The message was not lost on LAPD officers, who came to realize that, like Wilson, they were just one controversial incident away from potential ruin. Two officers in Los Angeles are currently waiting to learn their fate after their involvement in a shooting that occurred just two days after Brown was killed. Though the incident was not as widely covered as the Brown shooting, the police killing of Ezell Ford, a 25-year-old black man, sparked protests in Los Angeles and brought calls for the involved officers to be fired and imprisoned. To his credit, Chief Beck defied the mob and ruled that the shooting was justified, as forensic evidence proved that Ford had tried to disarm one of the officers as they wrestled on a South Los Angeles sidewalk.

But the laws governing the LAPD are such that the chief doesn’t have the last word on shootings. All he can do is make a recommendation to the five-member police commission—all mayoral appointees—and they come to their own conclusions. In a ruling that was stunning for its legal distortions and intellectual contortions, the commission ruled that one of the officers was justified in shooting Ford but the other was not. And now, almost a year after the incident, both officers are still awaiting a decision by the Los Angeles County district attorney on whether they will face criminal charges.

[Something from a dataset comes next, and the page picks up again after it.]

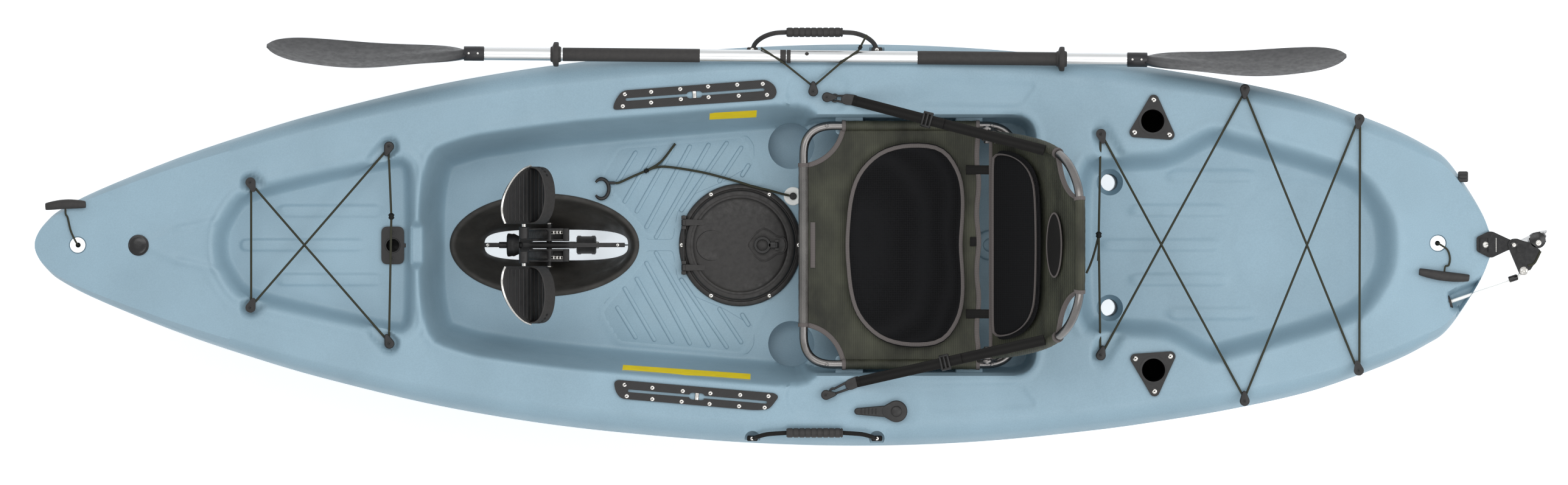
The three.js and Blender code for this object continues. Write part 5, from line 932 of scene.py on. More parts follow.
def deck_height(pixel, x, y):
    """Height of the moulded deck over every place in plan"""
    z = sheer(pixel) + 0 * x
    flat = z.copy()
    front = depth_inside(mirrored(FRONT_WELL), x, y)
    foot = depth_inside(mirrored(FOOTWELL), x, y)
    rear = depth_inside(mirrored(REAR_WELL), x, y)
    seat_outline = oblong(SEAT_FRONT - WELL_CLEARANCE, SEAT_REAR + WELL_REAR_ROOM,
                          -SEAT_WIDTH / 2 - WELL_CLEARANCE, SEAT_WIDTH / 2 + WELL_CLEARANCE, 55, 8)
    seat = depth_inside(as_array(seat_outline), x, y)
    cockpit = np.maximum(foot, seat)

    # Raised rims round the wells, and the bow's wedge
    z += bead(front, 12, 7, 3.0) + bead(rear, 14, 9, 3.0) + bead(cockpit, 12, 8, 2.6)
    z += bead(front, 30, 6, 1.2)
    for side in (1, -1):
        corner = side_at(298, side * 27)
        for end, width, height in ((side_at(363, side * 41), 9, 4), (side_at(240, 0), 10, 2.5)):
            z += height * np.exp(-(to_segment(corner, end, x, y) / width) ** 2)
    for pixels, depth, radius, mirrors in INSETS:
        for mirror in mirrors:
            shape = [at(a, CENTRE_PIXEL + mirror * (d - CENTRE_PIXEL)) for a, d in pixels]
            inset = depth_inside(as_array(rounded(shape, radius, 5)), x, y)
            z -= depth * step(inset, 2.2)
            z += bead(inset, 6, 4, 0.8)
    # The wells themselves
    z = dug(z, front, sheer(FRONT_WELL[0][0]), FRONT_FLOOR, 22, 8, 9)
    channel = depth_inside(as_array(rounded(
        [side_at(668, 38), side_at(712, 38), side_at(712, -38), side_at(668, -38)], 14)), x, y)
    z = dug(z, channel, DECK, 272, 12, 5, 4)
    z = dug(z, foot, DECK, FOOT_FLOOR, 42, 6, 9)
    z = dug(z, seat, DECK, WELL_FLOOR, 12, 4, 3)
    z = dug(z, rear, DECK + 6, REAR_FLOOR, 30, 10, 12)
    # Ribs and marks on the floors
    for ribs, floor in ((FRONT_RIBS, FRONT_FLOOR), (REAR_RIBS, REAR_FLOOR)):
        for first, last, side in ribs:
            away = to_segment(side_at(first + 10.5, side), side_at(last - 10.5, side), x, y)
            z += 5 * step(12.5 - away, 1.6) * step(6 - np.abs(z - floor), 1.0)
    ring = np.hypot(*(np.array((x, y)) - np.array(at(2135, 404)).reshape(2, 1, 1)))
    z -= 1.6 * np.exp(-((ring - 112 * ALONG) / 5) ** 2) * step(6 - np.abs(z - REAR_FLOOR), 1.0)
    for side in (1, -1):
        panel = [at(a, CENTRE_PIXEL + side * (d - CENTRE_PIXEL)) for a, d in
                 ((984, 291), (1014, 241), (1219, 222), (1255, 297), (1150, 352), (1062, 390),
                  (1050, 372))]
        border = depth_inside(as_array(rounded(panel, 10, 3)), x, y)
        z += bead(border, 0, 6, 2.6) * step(20 - np.abs(z - FOOT_FLOOR), 4)
    # Pockets under the pad eyes, run on towards their bungee's crossing
    for eyes, pocket, crossing, run in ((FRONT_EYES, FRONT_POCKET, FRONT_CROSSING, 36),
                                        (REAR_EYES, REAR_POCKET, REAR_CROSSING, 62)):
        for along, side in eyes:
            place = side_at(along, side)
            inner = place + (side_at(crossing, 0) - place).normalized() * run
            inside = 24 - to_segment(place, inner, x, y)
            top = float(sheer(along))
            z = dug(z, inside, top, top - pocket, 9, 3, 2)
    for along, side in RAISED_EYES:
        place = side_at(along, side)
        away = np.hypot(x - place.x, y - place.y)
        z = z + (float(sheer(along)) + RAISED_BOSS - z) * step(16 - away, 1.8)
    # The steering rod's recess
    recess = [(2376, -78), (2440, -50), (2470, -80), (2440, -125), (2382, -104)]
    inside = depth_inside(as_array([side_at(*pixels) for pixels in recess]), x, y)
    z = dug(z, inside, DECK + 6, 268, 8, 3, 2)
    # A bead round the rudder's bracket
    border = rounded([at(2421, 384), at(2470, 374), at(2470, 430), at(2421, 426)], 8, 3)
    z += bead(depth_inside(as_array(border), x, y), 3, 3, 1.5)
    return np.minimum(z, flat + 8)


def hull_rows():
    """Pixels of the mesh's rows along the hull, closer together towards the nose"""
    nose = np.linspace(0, 1, NOSE_ROWS)[:-1] ** 2
    rows = [*(NOSE_START + 0.15 + (ROWS[0][0] - NOSE_START) * nose), ROWS[0][0]]
    for first, last, count in ROWS:
        rows += list(np.linspace(first, last, count + 1)[1:])
    return np.array(rows)


def hull_ring():
    """Evenly spaced shares of the half width and the depth, down the hull's side"""
    section = spline_table([(0, -0.02), (0.3, 0.0), *SECTION])
    section = section[section[:, 0] >= 0]
    legs = np.hypot(*np.diff(section, axis=0).T * [[1], [0.8]])
    lengths = np.concatenate(([0], np.cumsum(legs)))
    wanted = np.linspace(0, lengths[-1], SIDE_COLUMNS + 2)[1:-1]
    return np.stack([np.interp(wanted, lengths, section[:, i]) for i in (0, 1)], axis=1)[::-1]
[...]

The rise in crime is easily explainable if you proceed from the assumption that police officers and criminals are rational actors who constantly evaluate the risk-reward ratio of any decisions they make. For the criminals of Los Angeles, a good deal of risk has been removed from their calculations, especially now that so many felony property- and drug-related crimes are misdemeanors and the state’s 2011 “realignment” law has achieved its intended goal of easing overcrowding in the state’s prisons. The result has been fewer criminals behind bars and more on the streets without much in the way of a deterrent under the law.

And not only do L.A.’s criminals face lesser penalties if they are arrested, they know that the city’s police officers are less inclined to arrest them in the first place. For the police officers’ part, they’ve seen only an increase in the risks they face. And in this I’m not referring to the risks to their mortal hides posed by some knife- or gun-wielding thug. Police officers, at least those who choose to work the streets, prepare themselves physically and mentally for these challenges. But while a police officer may keep himself physically fit and practice his marksmanship, there is no amount of training that can prepare him for the dangers that emanate from City Hall, the district attorney’s office, or the Justice Department if he should become involved in some controversial incident that has the mob calling for his head on a pike.

Until Mayor Garcetti and Chief Beck are prepared to defend their police officers from the mob, expect crime in Los Angeles to continue to rise.